Si Günter Grass se hubiese ocupado sólo de su vasta obra literaria, o de sus cebollas, como dicen los franceses, y nos revelara ahora su participación juvenil en una unidad de élite nazi, de infame memoria, no habría armado tal revuelo. Pero para el gran público, la fama de Grass está en buena parte cimentada en su compromiso de intelectual de izquierdas, en su fustigación de los horrores del pasado y de los errores presentes, en los constantes combates políticos por la justicia en Alemania y fuera de ella, por los que su figura alcanzó una estatura de estatua ejemplar o, como repiten los periódicos estos días, de “referencia moral”.
Se ha dicho que la confesión de Grass llega demasiado tarde, cuando el autor tiene ya 78 años. Nunca es tarde si lo dicho o confesado es bueno y sincero. Pero esta confesión llega sobre todo a destiempo, en el momento en que saca un libro de memorias: Pelando la cebolla. Se piense o no mal, los hechos están ahí: su editor adelantó la publicación del libro apelando al cebo del escándalo, y en veinticuatro horas, recogen los periódicos, se agotó la primera edición de 150.000 ejemplares y ya se prepara una segunda de 100.000. Cuando Hamlet se paseaba anunciando lo que leía: “Palabras, palabras, palabras”, se refería probablemente a alguna protonovela de ésas que le secaron el cerebro a Don Quijote. Pero el género ha progresado mucho desde entonces y sin duda Hamlet repetiría hoy simplemente: “Publicidad, publicidad, publicidad”.

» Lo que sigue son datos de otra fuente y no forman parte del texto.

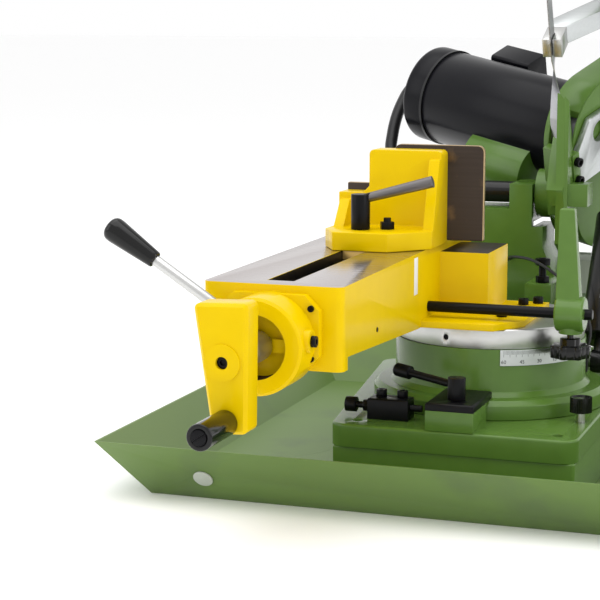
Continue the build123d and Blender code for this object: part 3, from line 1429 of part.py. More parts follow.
# ================================================================ bow handle and blade tension knob
front_end = SPAN + case_r
with BuildPart() as bow_handle:
    handle_root = Plane(bow_face(0).location * Location((front_end, -58, -5), (0, 90, 0)))
    with BuildSketch(handle_root) as handle_foot:
        RectangleRounded(30, 34, 5)
    extrude(amount=24)
    with BuildSketch(handle_root.offset(24)) as handle_neck:
        Circle(9)
    extrude(amount=12)
    with BuildSketch(handle_root.offset(34)) as handle_grip:
        Circle(16)
    extrude(amount=112)
    fillet(bow_handle.faces().sort_by(Axis.Z)[-1].edges(), 7)
bow_handle.part.label = "bow_handle"
export_step(bow_handle.part, "parts/bow_handle.step")

with BuildPart() as tension_knob:
    knob_root = Plane(bow_face(0).location * Location((front_end + GAP, 52, -5), (0, 90, 0)))
    with BuildSketch(knob_root) as knob_collar:
        Circle(14)
    extrude(amount=18)
    with BuildSketch(knob_root.offset(18)) as knob_star:
        Circle(27)
        with PolarLocations(25, 6):
            Circle(7)
    extrude(amount=20)
tension_knob.part.label = "tension_knob"
export_step(tension_knob.part, "parts/tension_knob.step")

# ================================================================ feed cylinder
foot = Vector(CYL_X, *CYL_FOOT)
head_lowered = Vector(CYL_X, HINGE_Y + CYL_HEAD[0], HINGE_Z + CYL_HEAD[1])
head = (lift * Location(tuple(head_lowered))).position
cylinder_way = (head - foot).normalized()
EYE_R = 15
EYE_WIDTH = 22
HEAD_EYE_WIDTH = 12
TUBE_START = 30
BORE_R = 22
PISTON_AT = 150
tube_end = TUBE_START + CYL_TUBE


def along_cylinder(distance):
    """Plane across the cylinder at a distance from its foot pin."""
    return Plane(origin=tuple(foot + cylinder_way * distance), x_dir=(1, 0, 0), z_dir=tuple(cylinder_way))


with BuildPart() as feed_cylinder:
    with BuildSketch(along_cylinder(TUBE_START)) as cylinder_outside:
        Circle(CYL_R)
    extrude(amount=CYL_TUBE)
    chamfer(feed_cylinder.edges(), 1.5)
    with BuildSketch(along_cylinder(0)) as cylinder_foot_neck:
        Circle(11)
    extrude(amount=TUBE_START)
    with BuildSketch(across(CYL_X - EYE_WIDTH / 2)) as foot_eye:
        with Locations(CYL_FOOT):
            Circle(EYE_R)
    extrude(amount=EYE_WIDTH)
    with BuildSketch(across(CYL_X - EYE_WIDTH / 2)) as foot_eye_bore:
        with Locations(CYL_FOOT):
            Circle(CYL_PIN_R + RUN)
    extrude(amount=EYE_WIDTH, mode=Mode.SUBTRACT)
    with BuildSketch(along_cylinder(TUBE_START + 8)) as cylinder_bore:
        Circle(BORE_R)
    extrude(amount=CYL_TUBE - 20, mode=Mode.SUBTRACT)
    with BuildSketch(along_cylinder(tube_end - 14)) as gland_bore:
        Circle(CYL_ROD_R + RUN)
    extrude(amount=16, mode=Mode.SUBTRACT)
feed_cylinder.part.label = "feed_cylinder"
export_step(feed_cylinder.part, "parts/feed_cylinder.step")

head_distance = (head - foot).length
with BuildPart() as feed_rod:
    with BuildSketch(along_cylinder(PISTON_AT)) as piston:
        Circle(BORE_R - 2 * RUN)
    extrude(amount=12)
    with BuildSketch(along_cylinder(PISTON_AT)) as feed_rod_round:
        Circle(CYL_ROD_R)
    extrude(amount=head_distance - CYL_PIN_R - 3 - PISTON_AT)
    head_plane = Plane(origin=(head.X - HEAD_EYE_WIDTH / 2, head.Y, head.Z), z_dir=(1, 0, 0))
    with BuildSketch(head_plane) as rod_eye:
        Circle(EYE_R)
    extrude(amount=HEAD_EYE_WIDTH)
feed_rod.part.label = "feed_rod"
export_step(feed_rod.part, "parts/feed_rod.step")

with BuildPart() as cylinder_foot_pin:
    with BuildSketch(across(CYL_X - 36)) as foot_pin_round:
        with Locations(CYL_FOOT):
            Circle(CYL_PIN_R)
    extrude(amount=36 + EYE_WIDTH / 2 + 3)
    with BuildSketch(across(CYL_X + EYE_WIDTH / 2 + 1)) as foot_pin_head:
        with Locations(CYL_FOOT):
            Circle(CYL_PIN_R + 3.5)
    extrude(amount=3)
cylinder_foot_pin.part.label = "cylinder_foot_pin"
export_step(cylinder_foot_pin.part, "parts/cylinder_foot_pin.step")

BRACKET_THICK = 10
head_forward = -CYL_HEAD[0] + REAR_WHEEL_Y - HINGE_Y
with BuildPart() as cylinder_bracket:
    with BuildSketch(bow_face(-CASE_FRONT - STEP_OUT)) as bracket_plate:
        with BuildLine():
            Polyline(
                (STEP_X[0], -case_r),
                (STEP_X[1], -case_r),
                (head_forward + 34, -case_r + 30),
                (head_forward + 34, -60),
                (head_forward + 18, -16),
                (head_forward - 18, -16),
                (STEP_X[0], -80),
                close=True,
            )
        make_face()
        fillet(bracket_plate.vertices().group_by(Axis.X)[-1], 8)
    extrude(amount=BRACKET_THICK)
    with BuildSketch(bow_face(-CASE_FRONT - STEP_OUT)) as bracket_hole:
        with Locations((head_forward + 8, -78)):
            Circle(15)
    extrude(amount=BRACKET_THICK, mode=Mode.SUBTRACT)
    pin_plane = Plane(origin=(head.X - HEAD_EYE_WIDTH / 2 - 1, head.Y, head.Z), z_dir=(-1, 0, 0))
    with BuildSketch(pin_plane) as head_pin:
        Circle(CYL_PIN_R)
    extrude(amount=12)
cylinder_bracket.part.label = "cylinder_bracket"
export_step(cylinder_bracket.part, "parts/cylinder_bracket.step")

low = head_lowered - foot
high = head - foot
print("cylinder length lowered, raised:", round(low.length, 3), round(high.length, 3))
print("cylinder lean lowered, raised:", round(degrees(atan2(low.Y, low.Z)), 3), round(degrees(atan2(high.Y, high.Z)), 3))
print("cylinder foot, head, way:", foot, head, cylinder_way)
print("wheel centre lowered:", wheel_x, REAR_WHEEL_Y, wheel_z, "bow face normal:", bow_face(0).z_dir)
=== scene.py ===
# %% [markdown]
# # A swivel-base metal-cutting band saw
# The saw stands on a drip tray. A yellow crank vise sits on a fixed post, a green turntable
# swings round that post, and the saw bow with its motor hangs on the turntable by a hinge.
# The solid parts come in as a fixed frame. This lesson gives them rounded edges, finishes and
# the small things that a solid model leaves out. Lengths are in metres.

import json
from math import atan2, cos, pi, radians, sin

import bpy
from mathutils import Matrix, Vector


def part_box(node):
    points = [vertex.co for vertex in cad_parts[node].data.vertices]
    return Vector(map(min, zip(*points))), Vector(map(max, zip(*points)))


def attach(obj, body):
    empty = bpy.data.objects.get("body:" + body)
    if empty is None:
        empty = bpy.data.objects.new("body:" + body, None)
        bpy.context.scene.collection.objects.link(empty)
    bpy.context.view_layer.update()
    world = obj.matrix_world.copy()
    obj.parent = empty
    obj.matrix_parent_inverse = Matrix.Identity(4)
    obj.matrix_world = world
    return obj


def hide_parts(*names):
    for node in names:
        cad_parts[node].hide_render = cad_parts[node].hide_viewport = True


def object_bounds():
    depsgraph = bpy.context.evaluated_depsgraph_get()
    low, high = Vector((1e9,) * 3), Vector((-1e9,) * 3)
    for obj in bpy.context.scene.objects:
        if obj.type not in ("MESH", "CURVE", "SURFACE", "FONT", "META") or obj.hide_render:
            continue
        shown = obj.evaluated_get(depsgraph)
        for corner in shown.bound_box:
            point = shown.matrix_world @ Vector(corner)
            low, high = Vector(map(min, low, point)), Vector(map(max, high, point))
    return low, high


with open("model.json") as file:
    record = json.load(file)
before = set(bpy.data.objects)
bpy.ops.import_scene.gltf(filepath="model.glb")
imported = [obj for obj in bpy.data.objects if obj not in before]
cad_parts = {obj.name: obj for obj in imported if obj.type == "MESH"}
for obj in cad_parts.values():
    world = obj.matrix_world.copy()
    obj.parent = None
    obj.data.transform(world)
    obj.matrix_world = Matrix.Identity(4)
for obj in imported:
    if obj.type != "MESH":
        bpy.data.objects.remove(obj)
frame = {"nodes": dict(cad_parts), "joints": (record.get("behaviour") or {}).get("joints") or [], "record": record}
nodes = frame["nodes"]
joints = {joint["name"]: joint for joint in frame["joints"]}
cad_box = [list(corner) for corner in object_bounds()]
MM = 0.001
print("parts:", len(nodes), "joints:", len(joints), "box:", cad_box)

# %% [markdown]
# ## The camera
# The view is a long lens from the front right, a little above the vise. A camera looks along
# its own -Z, so the direction of sight is turned into a rotation with Z as the sky.

# %% Camera
CAMERA_AT = Vector((0.5313, -2.2266, 0.5725))
SIGHT_TURN = radians(19.4)
SIGHT_DROP = radians(9.06)
sight = Vector((-sin(SIGHT_TURN) * cos(SIGHT_DROP), cos(SIGHT_TURN) * cos(SIGHT_DROP), -sin(SIGHT_DROP)))
bpy.ops.object.camera_add(location=CAMERA_AT, rotation=sight.to_track_quat("-Z", "Y").to_euler())
camera = bpy.context.object
camera.data.lens = 111
camera.data.sensor_width = 36
bpy.context.scene.camera = camera
bpy.context.scene.view_settings.view_transform = "Standard"
print("camera looks along", tuple(round(v, 3) for v in sight))

# %% [markdown]
# ## Light and floor
# Enamel shows its shape by what it mirrors, so the light is a few large soft panels: a wide one
# overhead that brightens the tops, a weaker one at the left and a strip at the right that draws
# a line of light down the round edges. The floor is a big pale sheet.

# %% Light and floor
PANELS = (
    # place, aim, width, height, watts
    ((-0.3, -0.5, 3.0), (0, 0, 0.2), 3.0, 3.0, 50),
    ((-2.6, -1.8, 1.6), (0, 0, 0.3), 1.6, 2.2, 16),
    ((2.4, -0.9, 1.5), (0, 0, 0.3), 0.7, 2.2, 16),
)
for place, aim, width, height, watts in PANELS:
    way = Vector(aim) - Vector(place)
    bpy.ops.object.light_add(type="AREA", location=place, rotation=way.to_track_quat("-Z", "Y").to_euler())
    panel = bpy.context.object.data
    panel.shape = "RECTANGLE"
    panel.size = width
    panel.size_y = height
    panel.energy = watts
world = bpy.data.worlds.new("studio")
bpy.context.scene.world = world
world.use_nodes = True
SKY = world.node_tree.nodes["Background"]
SKY.inputs["Color"].default_value = (1.0, 1.0, 1.0, 1.0)
SKY.inputs["Strength"].default_value = 1.0
bpy.ops.object.select_all(action="DESELECT")
bpy.ops.mesh.primitive_plane_add(size=60, location=(0, 0, cad_box[0][2]))
floor = bpy.context.object
floor.name = "floor"
print("panels:", len(PANELS))

# %% [markdown]
# ## Effects that several finishes share
# Three node groups: the slow lumps and fine grain of enamel on a casting, the fine lines that a
# wheel leaves on ground steel, and a soft film of dirt. Each takes a place on the piece and
# gives back values only, so every finish can use them in its own measure.

# %% Node group helpers
def start_group(name, inputs, outputs):
    """An empty shader node group with float inputs and outputs, and a vector input named Place."""
    group = bpy.data.node_groups.new(name, "ShaderNodeTree")
    group.interface.new_socket("Place", in_out="INPUT", socket_type="NodeSocketVector")
    for label, value in inputs:
        socket = group.interface.new_socket(label, in_out="INPUT", socket_type="NodeSocketFloat")
        socket.default_value = value
    for label in outputs:
        group.interface.new_socket(label, in_out="OUTPUT", socket_type="NodeSocketFloat")
    return group, group.nodes.new("NodeGroupInput"), group.nodes.new("NodeGroupOutput")


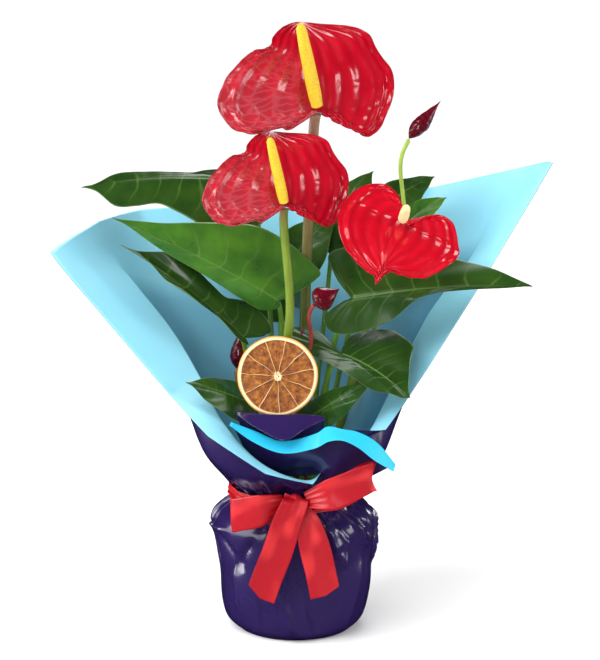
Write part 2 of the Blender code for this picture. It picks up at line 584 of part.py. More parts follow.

La mujer del César quizás hoy día, en el mundo virtual de la apariencia, ya no tiene que ser honesta, pero sí ha de parecerlo. Es lástima que Günter Grass haya escogido tan mal momento para parecer deshonesto. Oscar Wilde, autor de profundas confesiones, dijo: “Es la confesión, no el cura, lo que nos da la absolución”.
Este lector le desea a Günter Grass que se sienta absuelto totalmente, con un peso menos encima y, por tanto, más libre para campar por sus respetos y escribir todavía algunas páginas dignas de El tambor de hojalata. Quizá ya no tenga necesidad de tomar el tambor de Oskar y remedar sus redobles. En realidad los tambores, independientemente de su materia, acaban siendo una lata.